Point of note: Avoid adverbs whenever possible.

Line two is an awkward construction. "rustling endlessly to alert the trees like sentinals standing tall" Your subject is the falling leaf so why use a simile to describe the trees? Consider: "a rustle beseeching the trees one and all"

"Put statements in positive form. Make definite assertions. Avoid tame, colorless, hesitating, noncommittal language. Use the word 'not' as a means of denial or in antithesis, never as a means of evasion." - William Strunk Jr.

In line five, I would consider changing "can not be heard" to something like "drowned".

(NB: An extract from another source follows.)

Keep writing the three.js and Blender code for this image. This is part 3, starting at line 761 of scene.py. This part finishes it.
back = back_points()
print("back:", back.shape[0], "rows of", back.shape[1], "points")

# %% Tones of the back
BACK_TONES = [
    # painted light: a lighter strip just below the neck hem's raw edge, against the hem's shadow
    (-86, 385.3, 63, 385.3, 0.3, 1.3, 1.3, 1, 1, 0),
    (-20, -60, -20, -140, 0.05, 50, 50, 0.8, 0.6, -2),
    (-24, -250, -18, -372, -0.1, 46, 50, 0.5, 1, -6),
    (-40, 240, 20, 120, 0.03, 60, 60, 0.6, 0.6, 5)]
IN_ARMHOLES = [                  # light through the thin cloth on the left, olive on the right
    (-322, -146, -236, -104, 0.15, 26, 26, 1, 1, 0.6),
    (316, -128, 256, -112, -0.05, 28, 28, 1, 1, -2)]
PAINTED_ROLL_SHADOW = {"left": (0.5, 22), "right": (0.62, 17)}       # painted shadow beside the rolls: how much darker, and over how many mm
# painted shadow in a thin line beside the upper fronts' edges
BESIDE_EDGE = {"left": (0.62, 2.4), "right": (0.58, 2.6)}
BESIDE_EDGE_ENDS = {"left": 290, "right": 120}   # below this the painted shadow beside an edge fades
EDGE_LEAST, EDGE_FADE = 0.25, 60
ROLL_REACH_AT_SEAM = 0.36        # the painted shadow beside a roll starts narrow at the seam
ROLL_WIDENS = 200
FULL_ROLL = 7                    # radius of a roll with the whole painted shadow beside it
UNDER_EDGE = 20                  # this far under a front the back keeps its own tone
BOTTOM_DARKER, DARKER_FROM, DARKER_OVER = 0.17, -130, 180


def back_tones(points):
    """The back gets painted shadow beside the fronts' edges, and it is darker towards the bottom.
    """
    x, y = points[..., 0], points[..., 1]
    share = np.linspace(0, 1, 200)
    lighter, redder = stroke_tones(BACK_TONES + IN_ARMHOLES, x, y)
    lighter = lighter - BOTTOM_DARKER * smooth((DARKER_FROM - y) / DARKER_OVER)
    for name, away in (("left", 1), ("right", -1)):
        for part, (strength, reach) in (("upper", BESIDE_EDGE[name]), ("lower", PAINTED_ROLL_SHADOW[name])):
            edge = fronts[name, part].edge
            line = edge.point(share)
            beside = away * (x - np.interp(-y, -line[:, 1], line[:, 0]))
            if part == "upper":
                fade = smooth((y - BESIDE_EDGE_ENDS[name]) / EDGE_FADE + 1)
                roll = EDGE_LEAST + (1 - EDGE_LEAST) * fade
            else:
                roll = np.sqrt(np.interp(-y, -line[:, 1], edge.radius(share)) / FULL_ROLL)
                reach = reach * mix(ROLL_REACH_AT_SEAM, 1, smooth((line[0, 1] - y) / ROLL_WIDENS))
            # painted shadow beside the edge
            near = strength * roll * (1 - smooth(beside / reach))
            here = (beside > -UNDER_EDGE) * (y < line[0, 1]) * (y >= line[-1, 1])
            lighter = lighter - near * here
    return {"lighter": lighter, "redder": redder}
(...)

In the final line, I would look at the phrase "not so kindly treat". Consider the word "cheat" as a replacement. Therefore, "those oh so woeful leaves whom fate did cheat"

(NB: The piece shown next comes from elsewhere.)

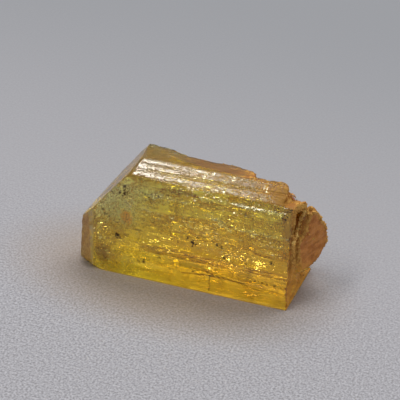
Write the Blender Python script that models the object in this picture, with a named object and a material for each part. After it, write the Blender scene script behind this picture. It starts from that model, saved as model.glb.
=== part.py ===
"""A natural topaz crystal lying on its side, in metres.

A striated prism of rhombic section with rounded shoulders, a slanted and bevelled end at -X, a broken
back, and a stepped cleavage break at +X with a plate of crystal left standing on it.
"""

import math
from collections import namedtuple

import bmesh
import bpy
from mathutils import Matrix, Vector

MM = 0.001
NODE_NAME = "crystal"

# Driving sizes in millimetres, in the crystal's working frame: X along the length with the broken end at
# x = 0, Y from the front face to the back, Z up from the resting face.
FAR_END = -28.1
BLANK_END = -30.0
FRONT_LEAN_DEG = 5.0
FRONT_HEIGHT = 14.85
HEIGHT = 16.3
RIDGE_DEPTH = 3.45
SHOULDER_DROPS = ((0.30, 0.62), (0.62, 0.30))

# The back is broken, so its outline changes along the length. Each station gives the depth and height of
# the crease where the top face ends, then those of the rim, the shoulder, the waist and the heel, and
# last the foot's depth.
Station = namedtuple(
    "Station", "x crease_y crease_z rim_y rim_z shoulder_y shoulder_z waist_y waist_z heel_y heel_z foot_y"
)
STATIONS = (
    Station(BLANK_END, 4.8, 16.32, 6.5, 16.3, 7.4, 13.2, 9.2, 7.6, 10.3, 2.4, 9.5),
    Station(-22.4, 4.8, 16.32, 6.6, 16.3, 7.7, 13.0, 9.6, 7.2, 10.7, 2.2, 9.7),
    Station(-20.1, 5.0, 16.33, 6.8, 16.3, 7.5, 13.6, 9.3, 7.8, 10.5, 2.9, 9.2),
    Station(-17.3, 5.1, 16.35, 6.75, 16.25, 7.7, 13.1, 9.8, 7.1, 11.0, 2.6, 9.6),
    Station(-16.5, 4.9, 16.34, 6.5, 16.1, 7.6, 13.4, 9.7, 7.6, 10.8, 2.2, 9.8),
    Station(-14.9, 4.6, 16.33, 6.75, 15.75, 7.8, 12.7, 9.4, 7.0, 10.5, 2.5, 9.5),
    Station(-12.1, 4.2, 16.30, 6.85, 15.5, 7.7, 13.0, 9.5, 6.6, 10.7, 3.0, 9.4),
    Station(-9.6, 4.1, 16.32, 6.95, 15.55, 7.9, 12.6, 9.3, 7.3, 10.4, 2.4, 9.7),
    Station(-8.0, 4.0, 16.30, 6.7, 15.5, 7.6, 12.9, 9.4, 6.9, 10.6, 2.1, 9.6),
    Station(-6.2, 3.9, 16.30, 6.4, 15.55, 7.4, 13.0, 9.2, 6.4, 10.3, 2.7, 9.3),
    Station(-5.6, 3.9, 16.31, 4.45, 16.3, 6.2, 12.4, 8.9, 6.8, 10.3, 2.5, 9.4),
    Station(-3.9, 3.9, 16.28, 4.4, 16.25, 6.0, 12.8, 8.9, 6.2, 10.0, 2.2, 9.2),
    Station(-2.3, 4.0, 16.31, 4.65, 16.3, 5.9, 12.5, 8.5, 6.6, 9.9, 2.6, 9.3),
    Station(-0.95, 3.8, 16.22, 4.3, 16.2, 5.7, 12.3, 8.4, 6.3, 9.8, 2.4, 9.2),
)

# The shelf in front of the top step: the same outline, broken away lower, out to the cleavage.
STEP_X = -0.8
SHELF_BAND = ((1.95, 14.95), (2.7, 14.85), (4.1, 14.2))
SHELF_STATIONS = (
    Station(STEP_X, 4.9, 13.85, 5.6, 13.4, 7.2, 11.2, 8.5, 6.3, 9.8, 2.4, 9.2),
    Station(1.4, 4.9, 13.75, 5.7, 13.1, 7.3, 10.9, 8.6, 6.0, 9.6, 2.2, 9.1),
)

# Planes that shape the slanted end: a point on each, and its outward direction.
END_PLANES = (
    ("slanted face", (-26.2, 0.76, 8.67), (-0.780, 0.030, 0.625)),
    ("narrow strip", (-25.88, 0.40, 4.5), (-0.345, -0.935, 0.080)),
    ("side sliver", (-26.54, 0.68, 4.5), (-0.595, -0.800, 0.050)),
    ("end face", (FAR_END, 2.4, 4.0), (-0.992, 0.100, 0.060)),
    ("hidden lower face", (-26.4, 3.2, 8.7), (-0.800, 0.550, 0.220)),
    ("hidden upper face", (-23.6, 5.9, 12.1), (-0.600, 0.750, 0.340)),
    ("chipped front corner", (-24.9, 0.0, 0.0), (-0.316, -0.590, -0.743)),
    ("chipped back corner", (-24.2, 9.0, 0.0), (-0.420, 0.560, -0.714)),
)

# Planes of the cleavage break at +X.
CLEAVAGE_PLANES = (
    ("basal cleavage", (0.55, 5.0, 3.0), (0.9965, -0.048, -0.068)),
    ("chipped front edge", (0.04, 0.0, 7.0), (0.955, -0.290, 0.010)),
    ("chipped back edge", (0.35, 8.6, 5.0), (0.700, 0.660, 0.270)),
)

# The hollow broken out between the front face and the standing plate, as (y, z) corners.
HOLLOW_OUTLINE = ((1.45, 10.7), (2.6, 10.2), (4.3, 11.2), (5.3, 12.1), (4.9, 12.8), (3.4, 13.4), (2.0, 13.8))
HOLLOW_FLOOR_X = -0.65
HOLLOW_MOUTH_X = 2.5
HOLLOW_FLARE = 0.25

# The plate that stands on the break: its outline as (y, z) corners, and the plane of its cleavage face.
PLATE_OUTLINE = (
    (1.35, 8.8), (1.9, 9.9), (2.9, 10.8), (3.5, 11.9), (3.7, 13.2), (4.75, 13.35), (5.85, 12.3), (6.65, 10.8),
    (7.0, 9.75), (7.6, 9.3), (7.95, 7.7), (7.55, 6.1), (7.0, 4.8), (6.15, 3.9), (4.5, 3.55), (2.6, 4.1),
    (1.75, 6.2),
)
PLATE_CENTRE = (4.7, 8.4)
PLATE_ROOT_X = -1.5
PLATE_FACE_POINT = (0.5, 1.0)
PLATE_FACE_SLOPE = 0.385
PLATE_RIM_DROP = 0.42
PLATE_RIM_INSET = 0.86

# Shell-shaped chips: centre, radii and the turn about X of each scoop, in millimetres and degrees.
Chip = namedtuple("Chip", "name centre radii turn_deg")
CHIPS = (
    Chip("upper_back", (-18.6, 8.6, 17.3), (2.1, 1.5, 1.9), 30.0),
    Chip("middle_back", (-11.2, 9.6, 14.0), (3.4, 2.2, 2.6), 25.0),
    Chip("lower_back", (-4.6, 11.6, 5.4), (2.8, 1.9, 2.6), 10.0),
    Chip("far_corner", (-29.0, 3.4, 2.2), (1.3, 1.5, 1.7), 0.0),
    Chip("far_edge", (-28.75, 2.2, 6.2), (0.9, 0.8, 0.9), 0.0),
    Chip("break_back", (2.2, 10.8, 9.6), (2.4, 2.3, 2.2), 0.0),
)
CHIP_SUBDIVISIONS = 3

GOLD = (0.62, 0.42, 0.06, 1.0)
POLISH = 0.12
REFRACTION = 1.62


def clear_scene():
    """Removes whatever the scene holds."""
    for item in list(bpy.data.objects):
        bpy.data.objects.remove(item, do_unlink=True)


def topaz_material():
    """Clear golden topaz with a natural, nearly glassy face."""
    material = bpy.data.materials.new("topaz")
    material.use_nodes = True
    shader = material.node_tree.nodes["Principled BSDF"]
    shader.inputs["Base Color"].default_value = GOLD
    shader.inputs["Roughness"].default_value = POLISH
    shader.inputs["Metallic"].default_value = 0.0
    shader.inputs["IOR"].default_value = REFRACTION
    shader.inputs["Transmission Weight"].default_value = 1.0
    return material


def add_object(name, bm):
    """Turns a bmesh built in millimetres into an object in metres."""
    bmesh.ops.recalc_face_normals(bm, faces=bm.faces[:])
    bmesh.ops.scale(bm, vec=(MM, MM, MM), verts=bm.verts[:])
    mesh = bpy.data.meshes.new(name)
    bm.to_mesh(mesh)
    bm.free()
    thing = bpy.data.objects.new(name, mesh)
    bpy.context.scene.collection.objects.link(thing)
    return thing


def add_helper(name, bm):
    """A cutter or a block to be joined on: not a piece of its own."""
    helper = add_object(name, bm)
    helper.hide_render = True
    helper.display_type = "WIRE"
    return helper


def combine(target, helper, operation):
    """Cuts away, or joins on, a helper."""
    boolean = target.modifiers.new(helper.name, "BOOLEAN")
    boolean.object = helper
    boolean.operation = operation
    boolean.solver = "EXACT"


def front_band():
    """The front face's top edge and the rounded band above it, as (y, z) points."""
    top_of_front = (FRONT_HEIGHT * math.tan(math.radians(FRONT_LEAN_DEG)), FRONT_HEIGHT)
    run = RIDGE_DEPTH - top_of_front[0]
    rise = HEIGHT - top_of_front[1]
    band = [
        (top_of_front[0] + run * along, top_of_front[1] + rise * (1.0 - fall))
        for along, fall in SHOULDER_DROPS
    ]
    return [top_of_front] + band + [(RIDGE_DEPTH, HEIGHT)]


def outline(station, band):
    """The closed outline of one section: front face, band, top face, broken back and resting face."""
    back = [
        (station.crease_y, station.crease_z),
        (station.rim_y, station.rim_z),
        (station.shoulder_y, station.shoulder_z),
        (station.waist_y, station.waist_z),
        (station.heel_y, station.heel_z),
        (station.foot_y, 0.0),
    ]
    return [Vector((station.x, y, z)) for y, z in [(0.0, 0.0)] + band + back]


def loft(rings):
    """Skins a row of outlines with the same number of points, and closes both ends."""
    bm = bmesh.new()
    rows = [[bm.verts.new(point) for point in ring] for ring in rings]
    count = len(rows[0])
    for near, far in zip(rows, rows[1:]):
        for i in range(count):
            j = (i + 1) % count
            bm.faces.new((near[i], near[j], far[j], far[i]))
    bm.faces.new(rows[0])
    bm.faces.new(rows[-1])
    return bm


def slice_off(bm, point, outward):
    """Breaks away what lies outside a plane and closes the cut with a flat face."""
    parts = bm.verts[:] + bm.edges[:] + bm.faces[:]
    cut = bmesh.ops.bisect_plane(bm, geom=parts, plane_co=point, plane_no=outward, clear_outer=True)
    rim = [part for part in cut["geom_cut"] if isinstance(part, bmesh.types.BMEdge)]
    bmesh.ops.edgeloop_fill(bm, edges=rim)


def build_prism():
    """The prism from its slanted end to the flat part of the break."""
    band = front_band()
    top_of_front = band[0]
    shelf_band = [top_of_front] + list(SHELF_BAND)
    rings = [outline(station, band) for station in STATIONS]
    rings += [outline(station, shelf_band) for station in SHELF_STATIONS]
    bm = loft(rings)
    for _, point, outward in CLEAVAGE_PLANES + END_PLANES:
        slice_off(bm, point, outward)
    return add_object(NODE_NAME, bm)


def face_x(y):
    """Where the plate's cleavage face lies along the crystal, at a depth y."""
    start_x, start_y = PLATE_FACE_POINT
    return start_x + (y - start_y) * PLATE_FACE_SLOPE


def build_plate():
    """The plate left standing on the break, with a sloping rim round its flat face."""
    root = [Vector((PLATE_ROOT_X, y, z)) for y, z in PLATE_OUTLINE]
    rim = [Vector((face_x(y) - PLATE_RIM_DROP, y, z)) for y, z in PLATE_OUTLINE]
    face = []
    for y, z in PLATE_OUTLINE:
        inner_y = PLATE_CENTRE[0] + (y - PLATE_CENTRE[0]) * PLATE_RIM_INSET
        inner_z = PLATE_CENTRE[1] + (z - PLATE_CENTRE[1]) * PLATE_RIM_INSET
        face.append(Vector((face_x(inner_y), inner_y, inner_z)))
    return add_helper("plate", loft([root, rim, face]))


def build_hollow():
    """The cutter of the hollow beside the plate, a little wider at its mouth."""
    middle_y = sum(y for y, _ in HOLLOW_OUTLINE) / len(HOLLOW_OUTLINE)
    middle_z = sum(z for _, z in HOLLOW_OUTLINE) / len(HOLLOW_OUTLINE)
    floor = [Vector((HOLLOW_FLOOR_X, y, z)) for y, z in HOLLOW_OUTLINE]
    flare = 1.0 + HOLLOW_FLARE
    mouth = [
        Vector((HOLLOW_MOUTH_X, middle_y + (y - middle_y) * flare, middle_z + (z - middle_z) * flare))
        for y, z in HOLLOW_OUTLINE
    ]
    return add_helper("hollow", loft([floor, mouth]))


def build_chip(chip):
    """The cutter of one shell-shaped chip."""
    bm = bmesh.new()
    place = Matrix.Translation(chip.centre)
    place = place @ Matrix.Rotation(math.radians(chip.turn_deg), 4, "X")
    place = place @ Matrix.Diagonal((*chip.radii, 1.0))
    bmesh.ops.create_icosphere(bm, subdivisions=CHIP_SUBDIVISIONS, radius=1.0, matrix=place)
    return add_helper("chip_" + chip.name, bm)


def settle(thing):
    """Bakes the cuts into the mesh and puts the origin under the middle of the crystal."""
    graph = bpy.context.evaluated_depsgraph_get()
    finished = bpy.data.meshes.new_from_object(thing.evaluated_get(graph))
    thing.modifiers.clear()
    thing.data = finished
    points = [vertex.co for vertex in finished.vertices]
    low = Vector([min(point[axis] for point in points) for axis in range(3)])
    high = Vector([max(point[axis] for point in points) for axis in range(3)])
    middle = (low + high) / 2
    finished.transform(Matrix.Translation((-middle.x, -middle.y, -low.z)))


def build_crystal():
    """The whole crystal, as one solid."""
    crystal = build_prism()
    helpers = [(build_hollow(), "DIFFERENCE"), (build_plate(), "UNION")]
    helpers += [(build_chip(chip), "DIFFERENCE") for chip in CHIPS]
    for helper, operation in helpers:
        combine(crystal, helper, operation)
    settle(crystal)
    for helper, _ in helpers:
        bpy.data.objects.remove(helper, do_unlink=True)
    crystal.data.materials.clear()
    crystal.data.materials.append(topaz_material())


clear_scene()
build_crystal()
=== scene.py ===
import math

import bmesh
import bpy
import numpy as np
from mathutils import Matrix, Vector
from mathutils.bvhtree import BVHTree


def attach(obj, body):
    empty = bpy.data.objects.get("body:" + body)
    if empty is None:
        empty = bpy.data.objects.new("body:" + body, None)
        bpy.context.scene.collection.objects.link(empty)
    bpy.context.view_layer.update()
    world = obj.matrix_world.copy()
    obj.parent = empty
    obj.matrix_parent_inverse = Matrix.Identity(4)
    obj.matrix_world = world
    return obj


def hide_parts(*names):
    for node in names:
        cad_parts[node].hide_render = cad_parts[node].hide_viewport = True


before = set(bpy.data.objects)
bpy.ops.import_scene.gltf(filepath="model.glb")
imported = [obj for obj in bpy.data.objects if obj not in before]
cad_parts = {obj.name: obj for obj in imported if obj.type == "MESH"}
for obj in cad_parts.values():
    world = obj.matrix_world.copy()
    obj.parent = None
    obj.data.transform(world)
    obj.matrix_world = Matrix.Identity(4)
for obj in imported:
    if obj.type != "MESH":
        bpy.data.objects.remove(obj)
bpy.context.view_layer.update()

# The crystal: one clear golden topaz that grew as a prism along X. Growth left fine lines along its long
# faces, the slanted end grew smooth, the back is rough, and at +X it was snapped from its matrix along the
# cleavage. Places are in millimetres from the front corner beside that break.
MM = 0.001
CORNER = np.array((12.764, -5.5, 0.0))
GRID_DEPTH = 8
GRID_SCALE = 0.86
CELL_PRIMES = np.array((73856093, 19349663, 83492791))
SEED_PRIME = 7919
STIRRING = ((13, 1274126177), (16, 668265263))
LEAN_BITS = (8, 18, 28)
LEAN_TOP = 1023
NOISE_GAIN = 2.2
LAYER_SHIFT = 17.31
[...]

This is an excellent rough draft. I enjoyed the sentiment of the poem and the layered meanings. Take care.

Posted: Jun 16, 2008

Author Comment:

Hello,
thank you so much for such an in depth analysis, yeah i know its a shame about the spelling mistakes but the truth is i am a completely horrid typist and after laboring on the computer trying to put my words on Booksie i am usually too frustrated to make corrections but you are right i will try harder. As for your suggestions, i will certainly change line 1 and line five, you are right about those. On the other hand i think I'll retain the last verse as it is, you see the way i see it, every leaf knows that fate is going to treat it badly come Autumn, so there is no question of fate "cheating", is there.
I hope you'll keep reading my work and giving me advice i really appreciate it. It can only improve my work. And about the line with the trees standing like sentinels well i wanted to portray the fact that although the leaf was part of them, even they watch quietly as it flutters helplessly to the ground, shouting for their aid. In the end it is all alone.